The Five Nations gave out that they intended next winter to visit Yonnondio (the name they give to the Governor of Canada). These visits are always made with much show. They gathered together 1,000 or 1,200 men, and, passing over Corlear’s Lake, they fell in with Nicolet River, where it falls into the south side of Lake St. Pierre, in St. Lawrence River, eight leagues above Trois Rivieres; six scouts marched three leagues before the army, who met with Piskaret, as he returned from hunting, loaded with the tongues of wild cows. As they came near him, they sung their song of peace, and Piskaret, taking them for ambassadors, stopped and sung his. It is probable that he having glutted his private revenge, and his nation having been long harassed with a cruel war, he too greedily swallowed the bait: peace being what he and all his nation earnestly desired.

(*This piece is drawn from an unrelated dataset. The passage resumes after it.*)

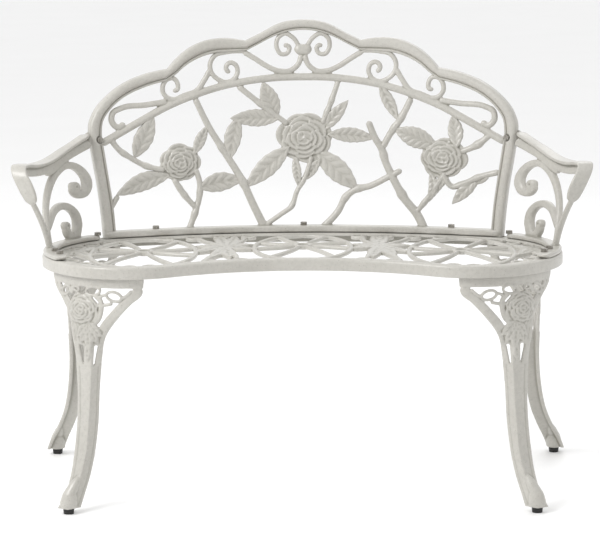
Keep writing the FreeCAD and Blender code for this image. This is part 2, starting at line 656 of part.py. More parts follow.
# Pierced work in the aprons: place along the apron from its ridge, height, width, height.
APRON_HOLES = [
    (-6, 379, 26, 8), (38, 376, 20, 12), (62, 381, 12, 7), (20, 365, 9, 8), (25, 339, 9, 32),
    (-42, 380, 10, 6), (-20, 366, 8, 12), (-17, 318, 6, 8), (-12, 272, 4, 13), (10, 274, 4, 13),
]


def leg_section(height, ridge, front, rear, inward, radii):
    """An angled wall: two flanges that meet at a ridge, closed all round. Each is bowed at
    least to the radius of the seat's edge above it."""
    wall = size("leg_wall")
    corner, ends = Vector(*ridge, height), [Vector(*front, height), Vector(*rear, height)]

    def flange(start, end, radius):
        chord = end - start
        square = Vector(-chord.y, chord.x, 0).normalize()
        if square.dot(inward) > 0:
            square = square * -1
        bow = max(size("flange_bow"), chord.Length / (4 * radius)) * chord.Length
        curve = Part.BezierCurve()
        curve.setPoles([start, (start + end) / 2 + square * bow, end])
        return curve.toShape(), square * -1

    outer = [flange(ends[0], corner, radii[0]), flange(corner, ends[1], radii[1])]
    inner_corner = corner + inward * wall * size("corner_wall")
    inner_ends = [end + square * wall for end, (edge, square) in zip(ends, outer)]
    inner = [flange(inner_ends[1], inner_corner, radii[1] - wall)[0],
             flange(inner_corner, inner_ends[0], radii[0] - wall)[0]]
    return Part.Wire([outer[0][0], outer[1][0], Part.makeLine(ends[1], inner_ends[1]),
                      inner[0], inner[1], Part.makeLine(inner_ends[0], ends[0])])


def build_leg(rows, foot, screws, inward, towards, radii, nuts):
    """One leg. Its pierced work is laid out from the ridge, towards the wider flange."""
    inward = Vector(*inward, 0).normalize()
    sections = [leg_section(*row, inward, radii) for row in rows]
    leg = Part.makeLoft(sections, True, False)
    along = Vector(inward.y, -inward.x, 0) * towards
    ridge = Vector(*rows[4][1], 0)
    holes = []
    for place, height, wide, high in APRON_HOLES:
        outline = Part.Face(Part.Wire(Part.Ellipse(
            Vector(0, 0, 0), max(wide, high) / 2, min(wide, high) / 2).toShape()))
        if high > wide:
            outline.rotate(Vector(0, 0, 0), UP, 90)
        outline.rotate(Vector(0, 0, 0), Vector(1, 0, 0), 90)
        outline.rotate(Vector(0, 0, 0), UP, math.degrees(math.atan2(along.y, along.x)))
        outline.translate(ridge + along * place + UP * height - inward * 60)
        holes.append(outline.extrude(inward * 120))
    ear_top = size("seat_top") - size("rim_plate") - size("seat_boss_height")
    ear_low = ear_top - size("ear_thick")
    gap = size("relief_gap")
    holes += [rod(place + UP * ear_top, UP, 2 * (size("seat_boss_radius") + gap), 0, 20)
              for place in screws]
    holes += [rod(place + UP * ear_low, UP, size("washer_diameter") + 2 * gap, -20, 0)
              for place in screws]
    holes += [rod(place + UP * ear_low, UP, size("washer_diameter") + 2 * gap, -20, 20)
              for place in nuts]
    leg = leg.cut(holes)
    bottom = size("leg_bottom")
    boss = rod(foot + UP * bottom, UP, 2 * size("toe_boss_radius"), 0, size("toe_boss_height"))
    ears = []
    for place in screws:
        out = (place - side_centre).normalize() if place.y > -160 else (
            place - lobe_centre).normalize()
        across = Vector(-out.y, out.x, 0)
        half, inner = size("ear_half"), size("ear_inner")
        corners = [place + out * half + across * half, place - out * inner + across * half,
                   place - out * inner - across * half, place + out * half - across * half]
        face = Part.Face(Part.makePolygon(corners + corners[:1]))
        ears.append(slab(face, ear_low, ear_top))
    leg = leg.multiFuse([boss] + ears)
    stud_hole = rod(foot, UP, size("stud_diameter") + 2 * size("stud_clearance"), 0,
                    size("stud_top") + 1)
    cuts = [stud_hole] + [rod(place, UP, size("bolt_hole"), 380, 412) for place in screws]
    return leg.cut(cuts)


# ---------------------------------------------------------------- hardware, bound to the sheet
def bound(kind, name, **expressions):
    """A Part primitive whose properties follow the sheet."""
    item = doc.addObject(kind, name)
    for prop, expression in expressions.items():
        item.setExpression(prop.replace("__", "."), expression)
    return item


def combined(kind, name, base, tool):
    item = doc.addObject(kind, name)
    item.Base, item.Tool = base, tool
    return item


def hexagon(name, height):
    prism = bound("Part::Prism", name, Circumradius="sizes.bolt_head_across / sqrt(3)",
                  Height=height)
    prism.Polygon = 6
    return prism


def bolt(name, length):
    """Hexagon bolt, its head standing on Z = 0 and its shank hanging below."""
    head = hexagon(name + "_head", "sizes.bolt_head_height")
    shank = bound("Part::Cylinder", name + "_shank", Radius="sizes.bolt_diameter / 2",
                  Height=length, Placement__Base__z=f"-({length})")
    return combined("Part::Fuse", name, head, shank)


NUT_STACK = "2 * sizes.washer_thick + sizes.nut_height + sizes.bolt_tail"
rail_bolt = bolt("rail_bolt", f"sizes.rail_height + sizes.rim_plate + {NUT_STACK}")
arm_bolt = bolt("arm_bolt", f"sizes.arm_base_thick + sizes.rim_plate + {NUT_STACK}")
post_bolt = bolt("post_bolt", f"2 * sizes.post_seat + sizes.arm_lug - sizes.washer_thick"
                              f" + {NUT_STACK}")
leg_screw = bolt("leg_screw", "sizes.washer_thick + sizes.ear_thick + sizes.seat_boss_height + 3")
washer = combined(
    "Part::Cut", "washer",
    bound("Part::Cylinder", "washer_disc", Radius="sizes.washer_diameter / 2",
          Height="sizes.washer_thick"),
    bound("Part::Cylinder", "washer_bore", Radius="sizes.bolt_hole / 2 - 0.1",
          Height="sizes.washer_thick"))
nut = combined(
    "Part::Cut", "nut", hexagon("nut_body", "sizes.nut_height"),
    bound("Part::Cylinder", "nut_bore",
          Radius="sizes.bolt_diameter / 2 + sizes.thread_clearance", Height="sizes.nut_height"))


def revolved_pad():
    """The nylon pad: a slightly tapered disc with a blind seat for the stud."""
    body = doc.addObject("PartDesign::Body", "pad_body")
    plane = next(item for item in body.Origin.OriginFeatures if item.Role == "XZ_Plane")
    sketch = body.newObject("Sketcher::SketchObject", "pad_profile")
    sketch.AttachmentSupport = [(plane, "")]
    sketch.MapMode = "FlatFace"
    corners = [("0", "0"), ("pad_foot_radius", "0"), ("pad_radius", "pad_height"),
               ("stud_bore", "pad_height"), ("stud_bore", "stud_seat"), ("0", "stud_seat")]
    values = {"0": 0.0, "stud_bore": size("stud_diameter") / 2 + size("thread_clearance")}
    points = [Vector(*(values[name] if name in values else size(name)
                       for name in corner), 0) for corner in corners]
    for index, start in enumerate(points):
        sketch.addGeometry(Part.LineSegment(start, points[(index + 1) % len(points)]), False)
    for index in range(len(points)):
        sketch.addConstraint(Sketcher.Constraint("Coincident", index, 2,
                                                 (index + 1) % len(points), 1))
    for index, corner in enumerate(corners):
        for kind, name in zip(("DistanceX", "DistanceY"), corner):
            place = sketch.addConstraint(Sketcher.Constraint(
                kind, -1, 1, index, 1, points[index].x if kind == "DistanceX" else points[index].y))
            if name == "stud_bore":
                sketch.setExpression(f"Constraints[{place}]",
                                     "sizes.stud_diameter / 2 + sizes.thread_clearance")
            elif name != "0":
                sketch.setExpression(f"Constraints[{place}]", f"sizes.{name}")
    turn = body.newObject("PartDesign::Revolution", "pad_turned")
    turn.Profile = sketch
    turn.ReferenceAxis = (sketch, ["V_Axis"])
    turn.Angle = 360
    return body


pad_body = revolved_pad()
stud = bound("Part::Cylinder", "stud", Radius="sizes.stud_diameter / 2",
             Height="sizes.stud_top - sizes.stud_seat", Placement__Base__z="sizes.stud_seat")
doc.recompute()


# ---------------------------------------------------------------- nodes
nodes = {}


def node(name, shape):
    """One named sub-part of the bench."""
    item = doc.addObject("Part::Feature", name)
    item.Label = name
    item.Shape = shape
    nodes[name] = item


def placed(item, at, axis=UP):
    """A copy of a piece of hardware at a point, its own +Z turned along axis."""
    shape = item.Shape.copy()
    turn = Rotation(UP, axis)
    shape.Placement = Placement(at, turn).multiply(shape.Placement)
    return shape


def stack_names(prefix):
    return prefix + "_bolts", prefix + "_washers", prefix + "_nuts"


def through_bolts(prefix, item, places, head_seat, nut_seat):
    """Bolts dropped in from above, each with two washers and a nut below."""
    bolts, washers, nuts = stack_names(prefix)
    thick, high = size("washer_thick"), size("nut_height")
    node(bolts, Part.makeCompound(
        [placed(item, Vector(at.x, at.y, head_seat + thick)) for at in places]))
    node(washers, Part.makeCompound(
        [placed(washer, Vector(at.x, at.y, z)) for at in places
         for z in (head_seat, nut_seat - thick)]))
    node(nuts, Part.makeCompound(
        [placed(nut, Vector(at.x, at.y, nut_seat - thick - high)) for at in places]))


def flipped(places):
    return [Vector(-place.x, place.y, place.z) for place in places]


node("seat_panel", build_seat())
node("backrest", build_backrest())
arm = build_arm()
side_bow = size("side_radius") - size("apron_inset")
lobe_bow = size("lobe_radius") - size("apron_inset")
legs = {
    "front": build_leg(FRONT_LEG, FRONT_FOOT, leg_screw_places(False), (-0.2, 1), -1,
                       (side_bow, lobe_bow), arm_bolt_places()[:2]),
    "rear": build_leg(REAR_LEG, REAR_FOOT, leg_screw_places(True), (-0.75, -0.66), 1,
                      (side_bow, side_bow), arm_bolt_places()[2:]),
}
plate_under = size("seat_top") - size("rim_plate")
strip_top = size("seat_top") + size("arm_base_thick")
through_bolts("back_rail", rail_bolt, rail_bolt_places, size("seat_top") + size("rail_height"),
              plate_under)
for side_name, side in (("left", -1), ("right", 1)):
    node(f"arm_{side_name}", arm if side > 0 else mirrored(arm))
    places = arm_bolt_places()
    through_bolts(f"arm_{side_name}", arm_bolt, places if side > 0 else flipped(places),
                  strip_top, plate_under)
    at, normal = post_axis(side)
    seat = size("post_seat")
    lug_back = seat + size("arm_lug")
    node(f"arm_{side_name}_post_bolt", placed(post_bolt, at - normal * seat, normal * -1))
    node(f"arm_{side_name}_post_washer", placed(washer, at + normal * lug_back, normal))
    node(f"arm_{side_name}_post_nut",
         placed(nut, at + normal * (lug_back + size("washer_thick")), normal))
    for end_name, foot in (("front", FRONT_FOOT), ("rear", REAR_FOOT)):
        corner = f"{end_name}_{side_name}"
        leg = legs[end_name]
        node(f"leg_{corner}", leg if side > 0 else mirrored(leg))
        screws = leg_screw_places(end_name == "rear")
        screws = screws if side > 0 else flipped(screws)
        ear_under = plate_under - size("seat_boss_height") - size("ear_thick")
        low = ear_under - size("washer_thick")
        node(f"leg_{corner}_screws", Part.makeCompound(
            [placed(leg_screw, Vector(at.x, at.y, low), UP * -1) for at in screws]))
        node(f"leg_{corner}_washers", Part.makeCompound(
            [placed(washer, Vector(at.x, at.y, low)) for at in screws]))
        spot = Vector(side * foot.x, foot.y, 0)
        node(f"foot_pad_{corner}", placed(pad_body, spot))
        node(f"foot_stud_{corner}", placed(stud, spot))

doc.recompute()
for item in doc.Objects:
    if "Invalid" in item.State or "Error" in item.State:
        raise RuntimeError(f"{item.Name} did not rebuild: {item.State}")
for name, item in nodes.items():
    shape = item.Shape
    if shape.isNull() or not shape.isValid() or not shape.Solids:
        raise RuntimeError(f"{name} is not a sound solid")
    shape.exportStep(f"parts/{name}.step")
    box = shape.optimalBoundingBox()
    print(name, len(shape.Solids), "solid(s)", round(shape.Volume / 1000, 1), "cm3",
          [round(value, 1) for value in (box.XMin, box.YMin, box.ZMin, box.XMax, box.YMax,
                                         box.ZMax)])
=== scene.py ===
"""Cast garden bench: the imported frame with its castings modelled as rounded, fused iron work.

The castings are gathered from closed solids (bars, leaves, roses, loops) laid out in millimetres
on the bench's own surfaces, then fused into one skin each. Everything else is the CAD's own.
"""
import math

import bpy
import numpy as np
from mathutils import Matrix, Vector


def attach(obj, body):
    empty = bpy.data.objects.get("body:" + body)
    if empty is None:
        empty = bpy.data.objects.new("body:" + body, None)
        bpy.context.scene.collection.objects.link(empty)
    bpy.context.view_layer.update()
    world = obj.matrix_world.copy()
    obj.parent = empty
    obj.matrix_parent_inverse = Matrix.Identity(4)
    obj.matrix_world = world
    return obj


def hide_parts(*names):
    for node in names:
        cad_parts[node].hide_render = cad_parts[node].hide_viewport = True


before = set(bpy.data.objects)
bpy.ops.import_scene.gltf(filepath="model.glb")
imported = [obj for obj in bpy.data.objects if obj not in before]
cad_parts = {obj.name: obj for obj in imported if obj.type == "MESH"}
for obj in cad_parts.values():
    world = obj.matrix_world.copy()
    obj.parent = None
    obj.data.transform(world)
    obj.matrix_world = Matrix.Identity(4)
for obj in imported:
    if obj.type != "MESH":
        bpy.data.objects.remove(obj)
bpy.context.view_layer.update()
MM = 0.001
SMOOTH_ANGLE = math.radians(38)
TRIANGLE_LIMIT = 196_000
STRAND_STEP, ARMREST_STEP, LEG_STEP, FRAME_STEP = 2.2, 2.5, 3.0, 1.0
KNOT_LENGTH, KNOT_DEPTH = 7.0, 0.6
LEAF_GRID, ROSE_GRID = (46, 27), (56, 144)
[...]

He invited them therefore to go along with him to his village, which was but two or three leagues further: and, as he went, he told them that the Adirondacks were divided into two bodies, one of which hunted on the north side of St. Lawrence River at Wabmache, three leagues above Trois Rivieres, and the other at Nicolet. One of the scouts had on purpose stayed behind; this man followed Piskaret, and coming up behind him knocked him on the head with his hatchet. Then they all returned to their army with Piskaret’s head. The Five Nations immediately divided likewise into two bodies, they surprised the Adirondacks, and cut them in pieces.